>> Start

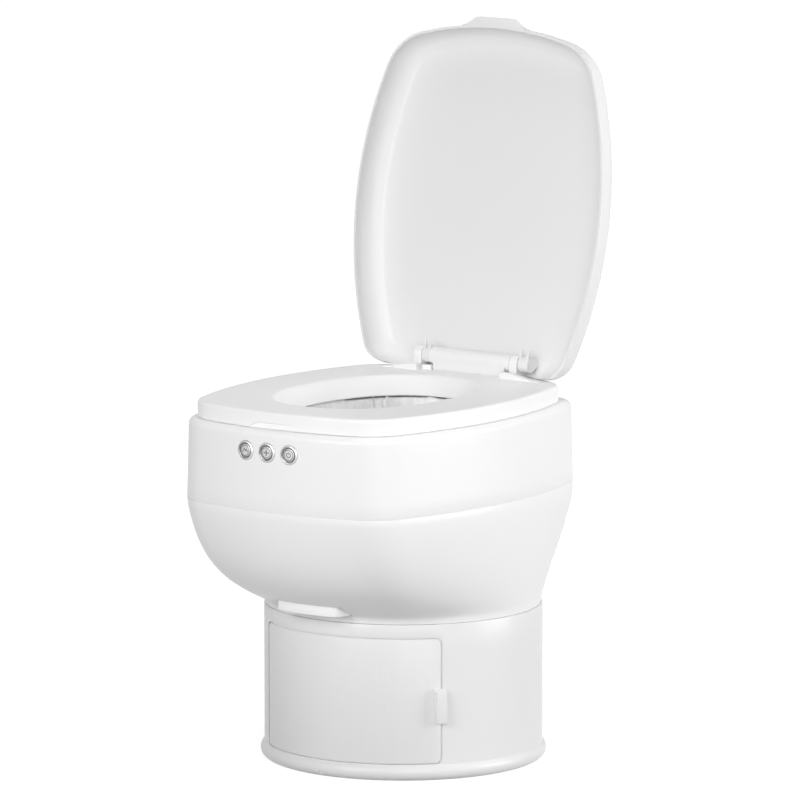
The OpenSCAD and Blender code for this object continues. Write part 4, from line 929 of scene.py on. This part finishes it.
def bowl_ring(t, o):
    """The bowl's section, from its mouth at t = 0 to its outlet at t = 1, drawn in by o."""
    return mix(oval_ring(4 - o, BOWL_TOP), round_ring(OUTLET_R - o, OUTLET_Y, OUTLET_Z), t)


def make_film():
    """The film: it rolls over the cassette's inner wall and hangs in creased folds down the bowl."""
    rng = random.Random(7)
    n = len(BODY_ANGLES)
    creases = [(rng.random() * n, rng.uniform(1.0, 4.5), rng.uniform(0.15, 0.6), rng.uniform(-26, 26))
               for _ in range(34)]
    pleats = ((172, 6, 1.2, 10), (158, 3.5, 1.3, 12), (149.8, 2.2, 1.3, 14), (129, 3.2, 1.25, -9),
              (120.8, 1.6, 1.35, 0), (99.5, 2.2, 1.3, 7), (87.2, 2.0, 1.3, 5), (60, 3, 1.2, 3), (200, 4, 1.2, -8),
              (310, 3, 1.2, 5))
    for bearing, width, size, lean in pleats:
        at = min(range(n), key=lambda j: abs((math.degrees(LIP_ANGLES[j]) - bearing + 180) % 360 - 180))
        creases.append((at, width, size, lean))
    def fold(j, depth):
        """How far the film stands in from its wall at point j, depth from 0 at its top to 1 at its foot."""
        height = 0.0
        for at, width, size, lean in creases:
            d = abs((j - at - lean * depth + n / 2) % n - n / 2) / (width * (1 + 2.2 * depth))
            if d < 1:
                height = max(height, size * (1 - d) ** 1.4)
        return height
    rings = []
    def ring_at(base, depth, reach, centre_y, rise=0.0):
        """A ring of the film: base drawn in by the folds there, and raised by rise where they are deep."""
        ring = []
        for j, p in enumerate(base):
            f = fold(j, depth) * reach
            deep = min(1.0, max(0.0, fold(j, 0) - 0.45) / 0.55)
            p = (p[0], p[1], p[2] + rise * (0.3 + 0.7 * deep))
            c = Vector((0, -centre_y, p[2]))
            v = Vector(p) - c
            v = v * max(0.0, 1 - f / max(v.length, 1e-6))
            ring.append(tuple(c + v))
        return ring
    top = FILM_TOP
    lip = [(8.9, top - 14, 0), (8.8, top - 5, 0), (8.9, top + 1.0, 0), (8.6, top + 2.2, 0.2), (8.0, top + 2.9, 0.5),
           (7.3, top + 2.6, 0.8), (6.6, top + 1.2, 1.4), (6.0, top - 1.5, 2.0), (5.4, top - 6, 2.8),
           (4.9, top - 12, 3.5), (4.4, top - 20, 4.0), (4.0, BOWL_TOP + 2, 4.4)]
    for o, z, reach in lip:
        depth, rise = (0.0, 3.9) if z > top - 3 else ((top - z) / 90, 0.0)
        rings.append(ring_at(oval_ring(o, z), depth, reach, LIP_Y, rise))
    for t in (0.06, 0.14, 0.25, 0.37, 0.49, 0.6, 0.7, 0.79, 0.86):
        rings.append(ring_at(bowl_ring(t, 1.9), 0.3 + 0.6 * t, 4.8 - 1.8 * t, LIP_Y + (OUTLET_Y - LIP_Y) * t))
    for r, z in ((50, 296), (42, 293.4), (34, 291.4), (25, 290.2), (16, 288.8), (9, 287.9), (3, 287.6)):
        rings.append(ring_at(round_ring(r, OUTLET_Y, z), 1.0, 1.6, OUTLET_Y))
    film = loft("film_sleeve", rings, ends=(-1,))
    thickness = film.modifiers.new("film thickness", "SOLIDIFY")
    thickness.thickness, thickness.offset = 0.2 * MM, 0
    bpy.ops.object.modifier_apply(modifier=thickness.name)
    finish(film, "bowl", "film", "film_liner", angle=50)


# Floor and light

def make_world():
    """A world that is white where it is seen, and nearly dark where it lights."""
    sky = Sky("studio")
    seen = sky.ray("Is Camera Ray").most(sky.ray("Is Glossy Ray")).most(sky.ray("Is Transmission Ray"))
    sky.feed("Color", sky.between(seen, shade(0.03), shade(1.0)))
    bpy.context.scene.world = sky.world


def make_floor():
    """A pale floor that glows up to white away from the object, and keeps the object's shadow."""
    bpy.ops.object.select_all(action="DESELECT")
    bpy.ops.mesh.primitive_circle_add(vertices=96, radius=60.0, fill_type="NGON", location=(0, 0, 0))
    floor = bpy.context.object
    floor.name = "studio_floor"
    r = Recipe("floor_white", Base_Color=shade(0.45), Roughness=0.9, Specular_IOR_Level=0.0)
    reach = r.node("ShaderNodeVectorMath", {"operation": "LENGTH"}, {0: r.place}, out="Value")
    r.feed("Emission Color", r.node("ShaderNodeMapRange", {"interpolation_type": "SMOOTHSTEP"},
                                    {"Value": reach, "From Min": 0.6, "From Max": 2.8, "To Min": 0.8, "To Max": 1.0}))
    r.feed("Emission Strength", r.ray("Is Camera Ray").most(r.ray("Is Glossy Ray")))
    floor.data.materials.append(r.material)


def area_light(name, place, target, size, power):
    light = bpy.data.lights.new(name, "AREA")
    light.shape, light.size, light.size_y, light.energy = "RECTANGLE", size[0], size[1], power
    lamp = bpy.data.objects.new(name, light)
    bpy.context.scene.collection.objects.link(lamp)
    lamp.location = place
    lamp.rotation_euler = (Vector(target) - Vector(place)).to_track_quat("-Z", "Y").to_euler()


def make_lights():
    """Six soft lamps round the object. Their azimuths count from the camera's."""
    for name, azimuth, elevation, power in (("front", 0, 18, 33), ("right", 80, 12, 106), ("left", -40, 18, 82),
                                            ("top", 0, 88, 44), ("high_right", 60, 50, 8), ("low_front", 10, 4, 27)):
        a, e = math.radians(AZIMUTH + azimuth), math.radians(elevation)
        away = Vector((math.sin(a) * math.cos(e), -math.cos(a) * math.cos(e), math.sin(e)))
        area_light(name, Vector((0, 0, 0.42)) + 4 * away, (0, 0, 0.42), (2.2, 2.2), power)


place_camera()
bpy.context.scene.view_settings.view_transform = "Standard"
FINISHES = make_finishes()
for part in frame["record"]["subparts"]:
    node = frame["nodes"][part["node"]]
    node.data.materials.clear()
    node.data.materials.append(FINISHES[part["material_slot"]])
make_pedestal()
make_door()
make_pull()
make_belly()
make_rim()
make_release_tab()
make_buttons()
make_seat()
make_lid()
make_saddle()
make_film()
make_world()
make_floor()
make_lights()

>> End

Objective.
Restate, word for word and with nothing added, the lines from the first line of the listing through the one where "return mix(oval_ring(4 - o, BOWL_TOP), round_ring(OUTLET_R" stands.

Task output.
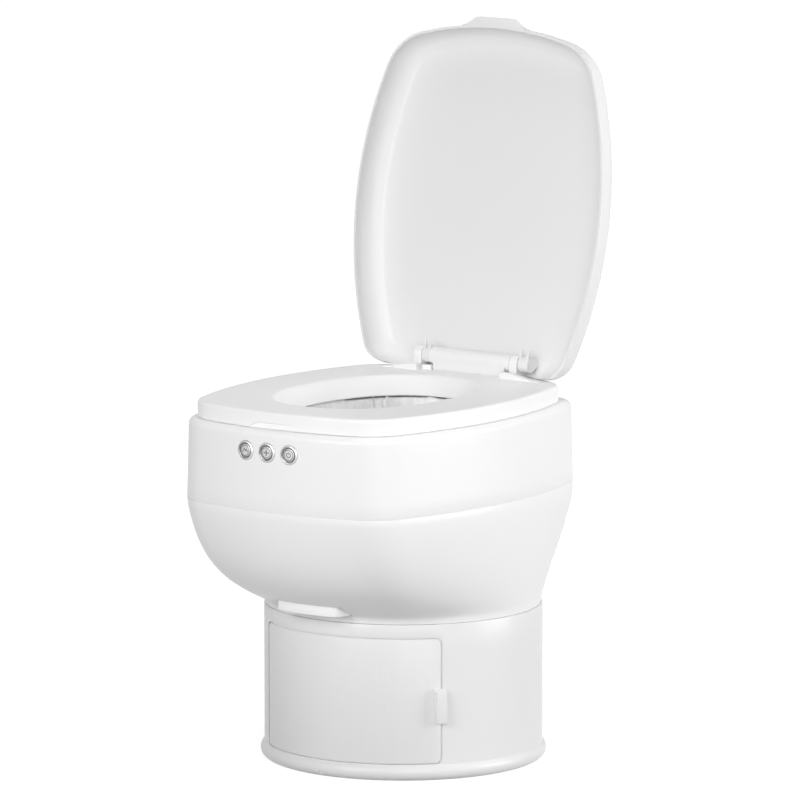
The OpenSCAD and Blender code for this object continues. Write part 4, from line 929 of scene.py on. This part finishes it.
def bowl_ring(t, o):
    """The bowl's section, from its mouth at t = 0 to its outlet at t = 1, drawn in by o."""
    return mix(oval_ring(4 - o, BOWL_TOP), round_ring(OUTLET_R - o, OUTLET_Y, OUTLET_Z), t)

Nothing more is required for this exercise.